Attempts at a repair job included nine members of the grounds crew pulling on a rope, tug-of-war style. They also appeared to use a tractor (an idea floated by Realmuto and Bradley, apparently) to hoist the netting before rigging up a pulley system to find a temporary solution.
At least Sánchez won’t forget his first major league game.
“I was honestly in shock,” Realmuto said. “I’ve never seen that happen before. I didn’t think there was any way we were going to continue to play in the game. I didn’t think they were going to be able to get it back up in time. I thought the game was going to get suspended. Great job by our crew getting the net back up so we could finish the game.”

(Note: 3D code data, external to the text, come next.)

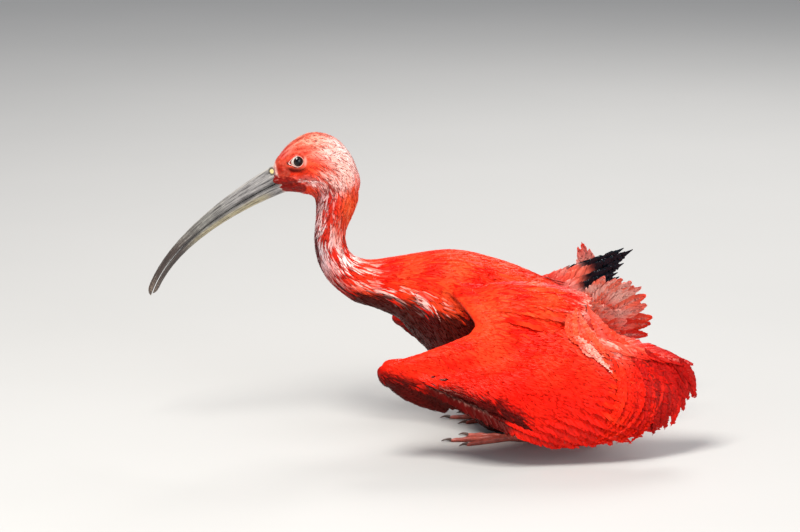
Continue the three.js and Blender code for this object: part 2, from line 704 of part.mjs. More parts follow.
// A solid seen in a mirror across the middle plane.
function mirrored(solid) {
  const { vertProperties, triVerts } = solid.getMesh();
  for (let i = 1; i < vertProperties.length; i += 3) vertProperties[i] *= -1;
  const points = [];
  for (let i = 0; i < vertProperties.length; i += 3) {
    points.push(new THREE.Vector3(...vertProperties.slice(i, i + 3)));
  }
  return solidOf(geometryOf(points, Array.from(triVerts)));
}

const bird = new THREE.Group();

function show(name, solid, colour) {
  const { vertProperties, triVerts } = largest(solid).getMesh();
  const geometry = new THREE.BufferGeometry();
  geometry.setAttribute("position", new THREE.BufferAttribute(Float32Array.from(vertProperties), 3));
  geometry.setIndex(new THREE.BufferAttribute(Uint32Array.from(triVerts), 1));
  geometry.computeVertexNormals();
  const mesh = new THREE.Mesh(geometry, new THREE.MeshStandardMaterial(COLOURS[colour]));
  mesh.name = name;
  bird.add(mesh);
}

const [head, neckUpper, neckLower, torso] = fleshParts();
const floor = belowFloor();
const grownTorso = torsoSolid(GAP);
const grownHead = headSolid(GAP);

show("head", headWithFeatures(head), "scarlet");
show("neck_upper", neckUpper, "scarlet");
show("neck_lower", neckLower, "scarlet");
show("torso", torso.subtract(floor), "scarlet");
show("bill_upper", largest(billHalf(1).subtract(grownHead).subtract(nostril(1)).subtract(nostril(-1))), "bill");
show("bill_lower", largest(billHalf(-1).subtract(grownHead)), "bill");
show("tail", largest(tailSolid().subtract(grownTorso)), "scarlet");

for (const [name, side] of [["left", -1], ["right", 1]]) {
  const placed = (solid) => (side < 0 ? solid : mirrored(solid));
  const neckGrown = neckSolid(GAP);
  const wing = wingSolid(WINGS[name]).subtract(grownTorso).subtract(neckGrown);
  show("wing_" + name, placed(largest(wing)), "scarlet");
  show("eye_" + name, eyeball(side, 0), "eye");
  const thighCut = largest(thigh(0).subtract(grownTorso));
  const shankCut = largest(shank(0).subtract(thigh(GAP)).subtract(floor));
  show("thigh_" + name, placed(thighCut), "scarlet");
  show("shank_" + name, placed(shankCut), "leg");
  show("foot_" + name, placed(largest(foot().subtract(shank(GAP)).subtract(floor))), "leg");
}

export default bird;
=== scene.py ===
"""A life-size scarlet ibis that sits on its belly as it bathes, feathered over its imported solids.

Metres, +Z up. The bird faces -X, its left side faces -Y, and it rests on the floor at Z = 0. Sizes and places
are written in millimetres and turned into metres where a mesh is made.
"""
from __future__ import annotations

import json
import logging
import math
from contextlib import contextmanager
from dataclasses import dataclass, replace
from enum import Enum
from typing import Callable, Iterator, Sequence

import bpy
import numpy as np
from mathutils import Matrix, Vector
from mathutils.bvhtree import BVHTree

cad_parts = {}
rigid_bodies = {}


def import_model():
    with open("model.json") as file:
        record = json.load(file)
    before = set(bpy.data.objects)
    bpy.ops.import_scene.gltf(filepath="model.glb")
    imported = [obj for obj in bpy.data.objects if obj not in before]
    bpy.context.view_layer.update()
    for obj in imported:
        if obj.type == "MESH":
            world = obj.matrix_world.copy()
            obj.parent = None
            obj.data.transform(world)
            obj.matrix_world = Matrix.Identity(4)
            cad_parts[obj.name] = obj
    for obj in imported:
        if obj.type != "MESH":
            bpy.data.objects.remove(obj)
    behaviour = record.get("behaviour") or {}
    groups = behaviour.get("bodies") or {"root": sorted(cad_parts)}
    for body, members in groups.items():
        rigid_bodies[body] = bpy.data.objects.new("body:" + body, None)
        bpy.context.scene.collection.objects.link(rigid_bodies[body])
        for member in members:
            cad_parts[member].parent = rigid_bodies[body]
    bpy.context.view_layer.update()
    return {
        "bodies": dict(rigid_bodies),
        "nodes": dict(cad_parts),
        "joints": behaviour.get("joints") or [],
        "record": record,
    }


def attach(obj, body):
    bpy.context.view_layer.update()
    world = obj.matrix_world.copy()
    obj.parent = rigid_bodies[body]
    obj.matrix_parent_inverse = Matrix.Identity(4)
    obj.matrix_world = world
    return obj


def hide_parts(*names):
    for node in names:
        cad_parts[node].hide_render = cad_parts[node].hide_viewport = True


LOG = logging.getLogger("ibis")

MM = 0.001
SEED = 5
PATCH = 0.003  # side of a small feather's patch on the baking map
UV_BAKE = "OFBake"
UV_VANE = "Vane"
TINT = "Tint"
BARE = "Bare"

Array = np.ndarray
Random = np.random.Generator
Pair = tuple[float, float]
Triple = tuple[float, float, float]
Route = Callable[[Array], Array]
Dye = Callable[[Array, Array], Array]
Thing = bpy.types.Object
Material = bpy.types.Material
Socket = bpy.types.NodeSocket
Sockets = bpy.types.NodeInputs
Tree = bpy.types.NodeTree
Values = dict[str | int, object]


class Side(Enum):
    """The bird's two sides, with the sign of their Y."""

    LEFT = -1
    RIGHT = 1

    @property
    def word(self) -> str:
        """The side's name as it stands in the nodes' names."""
        return self.name.lower()


def srgb(code: str) -> Array:
    """Turns a colour code of six hexadecimal digits into linear red, green and blue between 0 and 1."""
    raw = np.array([int(code[i : i + 2], 16) / 255 for i in (0, 2, 4)])
    return np.where(raw <= 0.04045, raw / 12.92, ((raw + 0.055) / 1.055) ** 2.4)


def unit(vectors: Array) -> Array:
    """Gives vectors a length of 1."""
    return vectors / np.maximum(np.linalg.norm(vectors, axis=-1, keepdims=True), 1e-9)


def smoothstep(low: float, high: float, values: Array) -> Array:
    """A soft step from 0 at low to 1 at high."""
    t = np.clip((values - low) / (high - low), 0, 1)
    return t * t * (3 - 2 * t)


def mix(a: Array, b: Array, share: Array) -> Array:
    """Goes from a to b by a share between 0 and 1."""
    return a + (b - a) * share


def dyed(colours: Array, code: str, share: Array) -> Array:
    """Mixes a colour into others, by one share for each of them."""
    return mix(colours, srgb(code), np.reshape(share, (-1, 1)))


def ripple(points: Array, size: float, seed: int) -> Array:
    """A smooth random field made of a few waves.

    Args:
        points: places in millimetres, with x, y and z last.
        size: the rough width of its bumps in millimetres.
        seed: picks another field.
    Returns:
        One value between -1 and 1 for each place.
    """
    draw = np.random.default_rng(seed)
    ways = unit(draw.normal(size=(7, 3))) * (2 * math.pi / size) * draw.uniform(0.5, 1.3, (7, 1))
    phases = draw.uniform(0, 2 * math.pi, 7)
    return np.sin(points @ ways.T + phases).sum(-1) / 3.4


def curve(points: Sequence[Sequence[float]], share: Array) -> Array:
    """Reads a smooth curve through points that stand evenly along it, at shares of its length.

    Args:
        points: places that it goes through, evenly along it.
        share: shares of its length.
    Returns:
        The places at those shares.
    """
    given = np.asarray(points, float)
    ends = np.vstack([2 * given[0] - given[1], given, 2 * given[-1] - given[-2]])
    place = np.clip(np.asarray(share, float), 0, 1) * (len(given) - 1)
    low = np.minimum(place.astype(int), len(given) - 2)
    w = (place - low)[..., None]
    p0, p1, p2, p3 = (ends[low + k] for k in range(4))
    m1, m2 = (p2 - p0) / 2, (p3 - p1) / 2
    starting = (2 * w**3 - 3 * w**2 + 1) * p1 + (w**3 - 2 * w**2 + w) * m1
    return starting + (3 * w**2 - 2 * w**3) * p2 + (w**3 - w**2) * m2


def profile(shape: Sequence[Pair], places: Array) -> Array:
    """Reads a feather's width, as a share of its full width, at places between its root and its tip."""
    return np.interp(places, *np.transpose(shape))


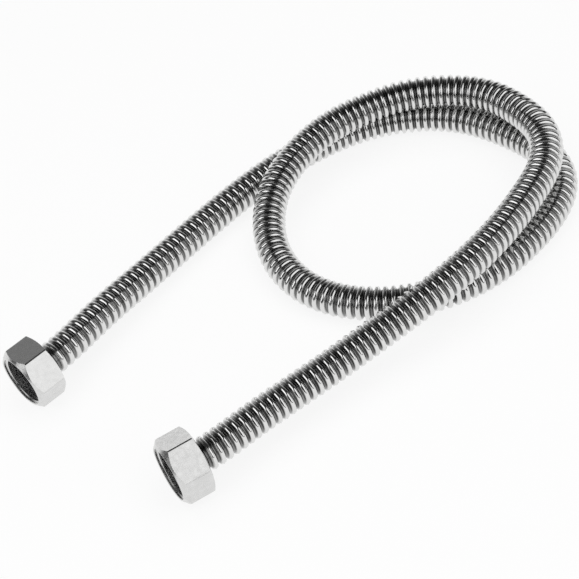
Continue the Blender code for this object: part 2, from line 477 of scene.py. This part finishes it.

And focus on the home-run hat instead. Maybe it will become the Phillies’ version of the Nationals’ home-run dances in 2019 or the Boston Red Sox’s laundry-cart race in the dugout after home runs this year. But for the hat to catch on as a fun-loving tradition, the Phillies must keep slugging. They were built to mash, but even after last week’s run-scoring binge, they’re averaging 4.2 runs per game, a steep decline from last year’s average of 5.1.
It’s as big a reason as any that the Phillies will lug a 28-30 record into this week’s pivotal three-game series against the Atlanta Braves.
“We just have to get rolling,” Realmuto said. “We have to add on when we have the chance to like we did tonight, and that’s how it carries on to the next game. Hopefully, good things ahead for our offense.”